*Information supplied*
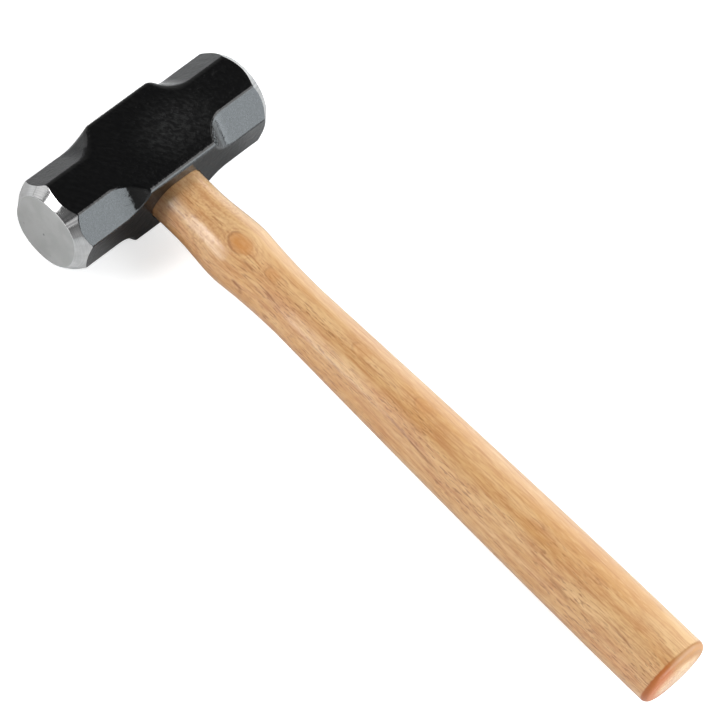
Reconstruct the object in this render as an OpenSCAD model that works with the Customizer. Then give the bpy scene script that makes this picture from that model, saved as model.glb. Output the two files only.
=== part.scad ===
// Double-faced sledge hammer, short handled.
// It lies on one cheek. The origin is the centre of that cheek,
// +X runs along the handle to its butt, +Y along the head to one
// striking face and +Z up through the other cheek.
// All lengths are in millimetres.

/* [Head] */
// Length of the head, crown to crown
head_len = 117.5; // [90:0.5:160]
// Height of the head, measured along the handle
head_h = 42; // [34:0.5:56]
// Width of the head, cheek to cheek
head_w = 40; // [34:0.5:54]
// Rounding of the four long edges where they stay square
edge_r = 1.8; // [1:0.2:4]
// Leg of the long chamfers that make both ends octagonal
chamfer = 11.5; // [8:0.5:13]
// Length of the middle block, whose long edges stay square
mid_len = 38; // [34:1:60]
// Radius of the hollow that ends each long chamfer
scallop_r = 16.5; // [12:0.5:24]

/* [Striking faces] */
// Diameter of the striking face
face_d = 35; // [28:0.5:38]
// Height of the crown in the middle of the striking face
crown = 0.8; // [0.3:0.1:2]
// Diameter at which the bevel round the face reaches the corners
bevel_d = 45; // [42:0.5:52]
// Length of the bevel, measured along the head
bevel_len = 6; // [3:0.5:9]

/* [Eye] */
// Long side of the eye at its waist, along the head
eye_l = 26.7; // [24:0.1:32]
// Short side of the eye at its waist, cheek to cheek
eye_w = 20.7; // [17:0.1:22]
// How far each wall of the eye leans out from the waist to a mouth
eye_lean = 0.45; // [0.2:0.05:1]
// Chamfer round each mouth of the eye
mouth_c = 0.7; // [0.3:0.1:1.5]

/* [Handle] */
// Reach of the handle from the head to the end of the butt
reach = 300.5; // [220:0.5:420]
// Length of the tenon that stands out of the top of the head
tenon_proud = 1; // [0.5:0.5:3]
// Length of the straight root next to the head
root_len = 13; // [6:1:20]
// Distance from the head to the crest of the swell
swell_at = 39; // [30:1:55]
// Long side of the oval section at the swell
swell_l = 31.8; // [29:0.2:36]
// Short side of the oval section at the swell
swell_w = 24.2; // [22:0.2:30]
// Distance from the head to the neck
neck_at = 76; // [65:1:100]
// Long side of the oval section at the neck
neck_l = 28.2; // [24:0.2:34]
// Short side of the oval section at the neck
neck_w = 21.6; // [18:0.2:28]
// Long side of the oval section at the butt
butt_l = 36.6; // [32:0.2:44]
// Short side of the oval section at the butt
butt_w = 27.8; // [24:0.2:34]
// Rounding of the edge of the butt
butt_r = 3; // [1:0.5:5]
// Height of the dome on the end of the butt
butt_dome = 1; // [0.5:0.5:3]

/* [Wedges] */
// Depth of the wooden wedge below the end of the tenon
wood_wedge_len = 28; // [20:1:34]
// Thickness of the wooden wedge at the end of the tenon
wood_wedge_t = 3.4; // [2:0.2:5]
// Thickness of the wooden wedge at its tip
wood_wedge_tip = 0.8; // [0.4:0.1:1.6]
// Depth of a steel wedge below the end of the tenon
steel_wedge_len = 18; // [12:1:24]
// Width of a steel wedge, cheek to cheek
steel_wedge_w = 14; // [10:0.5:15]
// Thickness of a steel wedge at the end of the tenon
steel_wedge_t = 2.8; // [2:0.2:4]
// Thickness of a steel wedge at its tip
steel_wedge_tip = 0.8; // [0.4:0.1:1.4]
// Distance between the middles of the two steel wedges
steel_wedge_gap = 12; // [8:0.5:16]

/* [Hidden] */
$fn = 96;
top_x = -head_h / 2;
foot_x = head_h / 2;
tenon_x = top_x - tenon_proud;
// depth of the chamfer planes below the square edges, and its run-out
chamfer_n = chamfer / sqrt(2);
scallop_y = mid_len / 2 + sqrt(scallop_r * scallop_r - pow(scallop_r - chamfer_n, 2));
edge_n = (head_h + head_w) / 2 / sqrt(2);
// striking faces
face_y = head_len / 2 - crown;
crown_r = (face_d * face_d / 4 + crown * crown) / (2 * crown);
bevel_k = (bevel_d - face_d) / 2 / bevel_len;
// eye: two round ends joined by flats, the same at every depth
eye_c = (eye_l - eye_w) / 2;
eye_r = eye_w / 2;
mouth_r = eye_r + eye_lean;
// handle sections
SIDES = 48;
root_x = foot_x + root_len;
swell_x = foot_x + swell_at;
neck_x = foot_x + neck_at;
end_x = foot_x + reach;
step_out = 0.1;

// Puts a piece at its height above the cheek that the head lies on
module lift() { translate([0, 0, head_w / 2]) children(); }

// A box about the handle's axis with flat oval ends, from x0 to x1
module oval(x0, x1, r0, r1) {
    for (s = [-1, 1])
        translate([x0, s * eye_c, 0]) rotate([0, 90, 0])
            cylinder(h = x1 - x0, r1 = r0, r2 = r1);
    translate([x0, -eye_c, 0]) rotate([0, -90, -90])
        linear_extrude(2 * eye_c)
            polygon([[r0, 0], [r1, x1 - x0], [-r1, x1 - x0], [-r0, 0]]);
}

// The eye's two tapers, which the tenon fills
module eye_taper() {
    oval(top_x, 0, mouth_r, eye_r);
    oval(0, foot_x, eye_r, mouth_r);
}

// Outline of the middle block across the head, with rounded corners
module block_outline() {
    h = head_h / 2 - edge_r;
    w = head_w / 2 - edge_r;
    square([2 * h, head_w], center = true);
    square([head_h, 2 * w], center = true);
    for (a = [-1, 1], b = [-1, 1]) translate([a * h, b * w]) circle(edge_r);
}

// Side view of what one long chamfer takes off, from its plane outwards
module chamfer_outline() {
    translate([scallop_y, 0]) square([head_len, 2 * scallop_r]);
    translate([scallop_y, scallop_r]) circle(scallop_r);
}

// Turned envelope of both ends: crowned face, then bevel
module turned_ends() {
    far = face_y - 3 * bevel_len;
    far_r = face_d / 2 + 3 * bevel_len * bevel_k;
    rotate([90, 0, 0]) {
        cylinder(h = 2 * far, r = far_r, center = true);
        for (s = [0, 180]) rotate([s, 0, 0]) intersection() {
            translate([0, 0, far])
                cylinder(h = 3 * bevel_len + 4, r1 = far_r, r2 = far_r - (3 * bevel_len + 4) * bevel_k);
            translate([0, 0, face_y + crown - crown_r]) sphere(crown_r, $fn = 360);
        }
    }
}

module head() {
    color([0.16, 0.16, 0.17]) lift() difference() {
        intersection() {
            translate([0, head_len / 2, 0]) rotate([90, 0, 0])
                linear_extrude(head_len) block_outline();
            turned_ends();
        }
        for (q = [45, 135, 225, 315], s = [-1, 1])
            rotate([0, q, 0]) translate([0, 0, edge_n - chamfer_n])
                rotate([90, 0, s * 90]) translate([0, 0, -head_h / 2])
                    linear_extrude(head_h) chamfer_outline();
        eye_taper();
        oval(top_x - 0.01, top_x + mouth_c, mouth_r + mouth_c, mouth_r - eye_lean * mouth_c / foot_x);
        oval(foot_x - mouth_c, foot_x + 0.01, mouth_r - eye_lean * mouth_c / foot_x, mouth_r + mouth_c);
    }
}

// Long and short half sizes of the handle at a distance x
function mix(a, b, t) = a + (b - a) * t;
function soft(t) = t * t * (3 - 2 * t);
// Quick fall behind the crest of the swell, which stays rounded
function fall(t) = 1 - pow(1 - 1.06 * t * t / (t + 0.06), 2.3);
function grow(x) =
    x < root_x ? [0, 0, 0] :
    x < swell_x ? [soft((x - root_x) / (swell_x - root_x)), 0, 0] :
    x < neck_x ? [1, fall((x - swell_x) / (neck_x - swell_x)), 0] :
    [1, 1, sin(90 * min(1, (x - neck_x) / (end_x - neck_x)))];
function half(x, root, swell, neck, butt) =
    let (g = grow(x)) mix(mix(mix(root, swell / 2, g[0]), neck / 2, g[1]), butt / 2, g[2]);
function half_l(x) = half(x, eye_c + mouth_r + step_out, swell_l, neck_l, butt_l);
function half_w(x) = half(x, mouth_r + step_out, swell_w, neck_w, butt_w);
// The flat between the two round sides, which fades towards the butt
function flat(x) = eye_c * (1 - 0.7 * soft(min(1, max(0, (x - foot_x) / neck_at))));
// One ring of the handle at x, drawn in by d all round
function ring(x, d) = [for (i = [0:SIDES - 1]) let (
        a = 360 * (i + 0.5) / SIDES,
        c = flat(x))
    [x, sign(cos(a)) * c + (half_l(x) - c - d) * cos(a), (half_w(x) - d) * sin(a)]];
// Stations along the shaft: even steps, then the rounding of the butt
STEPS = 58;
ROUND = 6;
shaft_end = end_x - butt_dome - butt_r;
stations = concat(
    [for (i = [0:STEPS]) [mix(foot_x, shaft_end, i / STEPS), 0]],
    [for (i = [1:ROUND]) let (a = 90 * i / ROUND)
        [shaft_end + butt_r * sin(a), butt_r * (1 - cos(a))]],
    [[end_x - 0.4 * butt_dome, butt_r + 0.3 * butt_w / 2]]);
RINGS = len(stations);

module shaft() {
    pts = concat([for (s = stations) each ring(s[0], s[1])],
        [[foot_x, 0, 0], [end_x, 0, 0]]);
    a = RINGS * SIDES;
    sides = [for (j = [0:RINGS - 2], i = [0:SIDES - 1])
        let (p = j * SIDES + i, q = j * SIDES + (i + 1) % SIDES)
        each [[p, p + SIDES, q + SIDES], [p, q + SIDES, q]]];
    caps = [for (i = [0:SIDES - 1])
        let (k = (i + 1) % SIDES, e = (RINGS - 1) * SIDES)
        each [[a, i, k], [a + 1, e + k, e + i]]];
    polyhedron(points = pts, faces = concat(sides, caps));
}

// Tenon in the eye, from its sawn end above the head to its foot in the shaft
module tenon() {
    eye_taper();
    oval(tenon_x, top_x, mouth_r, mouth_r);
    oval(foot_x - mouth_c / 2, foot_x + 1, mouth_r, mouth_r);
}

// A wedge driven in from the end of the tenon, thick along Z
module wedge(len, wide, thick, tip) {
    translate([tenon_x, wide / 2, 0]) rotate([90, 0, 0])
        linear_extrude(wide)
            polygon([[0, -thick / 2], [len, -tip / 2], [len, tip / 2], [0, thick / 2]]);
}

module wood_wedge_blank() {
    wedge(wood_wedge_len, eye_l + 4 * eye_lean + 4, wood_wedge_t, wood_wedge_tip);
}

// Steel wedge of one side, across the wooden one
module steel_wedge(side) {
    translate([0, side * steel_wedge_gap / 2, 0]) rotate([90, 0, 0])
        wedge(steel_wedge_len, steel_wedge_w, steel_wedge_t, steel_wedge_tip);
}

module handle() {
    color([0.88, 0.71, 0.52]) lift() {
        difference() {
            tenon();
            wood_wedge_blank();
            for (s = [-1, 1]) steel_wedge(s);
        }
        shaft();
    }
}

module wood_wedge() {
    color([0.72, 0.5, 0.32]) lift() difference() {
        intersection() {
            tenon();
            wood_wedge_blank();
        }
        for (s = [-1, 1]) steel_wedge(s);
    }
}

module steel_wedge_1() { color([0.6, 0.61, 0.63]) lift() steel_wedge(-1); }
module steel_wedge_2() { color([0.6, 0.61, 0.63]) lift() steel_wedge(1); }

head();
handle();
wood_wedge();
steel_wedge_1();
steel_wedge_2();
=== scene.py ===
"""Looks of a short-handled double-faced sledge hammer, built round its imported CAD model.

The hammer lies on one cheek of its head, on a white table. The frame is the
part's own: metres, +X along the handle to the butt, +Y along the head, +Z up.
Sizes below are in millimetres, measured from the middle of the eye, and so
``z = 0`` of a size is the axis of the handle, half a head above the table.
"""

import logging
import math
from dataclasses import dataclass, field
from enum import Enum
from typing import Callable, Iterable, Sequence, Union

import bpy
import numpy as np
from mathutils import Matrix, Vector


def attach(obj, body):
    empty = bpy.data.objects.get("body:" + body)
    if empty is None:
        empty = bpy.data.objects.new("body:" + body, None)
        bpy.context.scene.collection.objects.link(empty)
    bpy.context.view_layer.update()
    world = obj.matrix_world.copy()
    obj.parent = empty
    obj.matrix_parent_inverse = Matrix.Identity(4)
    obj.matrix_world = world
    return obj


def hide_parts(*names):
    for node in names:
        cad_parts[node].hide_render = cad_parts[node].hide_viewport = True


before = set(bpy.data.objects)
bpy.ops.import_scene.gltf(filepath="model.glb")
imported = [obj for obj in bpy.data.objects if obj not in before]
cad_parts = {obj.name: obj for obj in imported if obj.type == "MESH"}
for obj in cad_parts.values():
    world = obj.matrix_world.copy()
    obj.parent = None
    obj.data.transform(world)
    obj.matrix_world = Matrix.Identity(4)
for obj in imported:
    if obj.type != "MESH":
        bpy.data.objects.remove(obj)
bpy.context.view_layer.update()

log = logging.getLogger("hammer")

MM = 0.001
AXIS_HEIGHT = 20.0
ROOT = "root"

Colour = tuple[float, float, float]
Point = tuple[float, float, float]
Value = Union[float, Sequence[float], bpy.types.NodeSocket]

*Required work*
From the line containing "0.63]) lift() steel_wedge(-1);" through the closing line of the material above, return every line exactly and omit all others.

*Result for this exercise*
module steel_wedge_1() { color([0.6, 0.61, 0.63]) lift() steel_wedge(-1); }
module steel_wedge_2() { color([0.6, 0.61, 0.63]) lift() steel_wedge(1); }

head();
handle();
wood_wedge();
steel_wedge_1();
steel_wedge_2();
=== scene.py ===
"""Looks of a short-handled double-faced sledge hammer, built round its imported CAD model.

The hammer lies on one cheek of its head, on a white table. The frame is the
part's own: metres, +X along the handle to the butt, +Y along the head, +Z up.
Sizes below are in millimetres, measured from the middle of the eye, and so
``z = 0`` of a size is the axis of the handle, half a head above the table.
"""

import logging
import math
from dataclasses import dataclass, field
from enum import Enum
from typing import Callable, Iterable, Sequence, Union

import bpy
import numpy as np
from mathutils import Matrix, Vector


def attach(obj, body):
    empty = bpy.data.objects.get("body:" + body)
    if empty is None:
        empty = bpy.data.objects.new("body:" + body, None)
        bpy.context.scene.collection.objects.link(empty)
    bpy.context.view_layer.update()
    world = obj.matrix_world.copy()
    obj.parent = empty
    obj.matrix_parent_inverse = Matrix.Identity(4)
    obj.matrix_world = world
    return obj


def hide_parts(*names):
    for node in names:
        cad_parts[node].hide_render = cad_parts[node].hide_viewport = True


before = set(bpy.data.objects)
bpy.ops.import_scene.gltf(filepath="model.glb")
imported = [obj for obj in bpy.data.objects if obj not in before]
cad_parts = {obj.name: obj for obj in imported if obj.type == "MESH"}
for obj in cad_parts.values():
    world = obj.matrix_world.copy()
    obj.parent = None
    obj.data.transform(world)
    obj.matrix_world = Matrix.Identity(4)
for obj in imported:
    if obj.type != "MESH":
        bpy.data.objects.remove(obj)
bpy.context.view_layer.update()

log = logging.getLogger("hammer")

MM = 0.001
AXIS_HEIGHT = 20.0
ROOT = "root"

Colour = tuple[float, float, float]
Point = tuple[float, float, float]
Value = Union[float, Sequence[float], bpy.types.NodeSocket]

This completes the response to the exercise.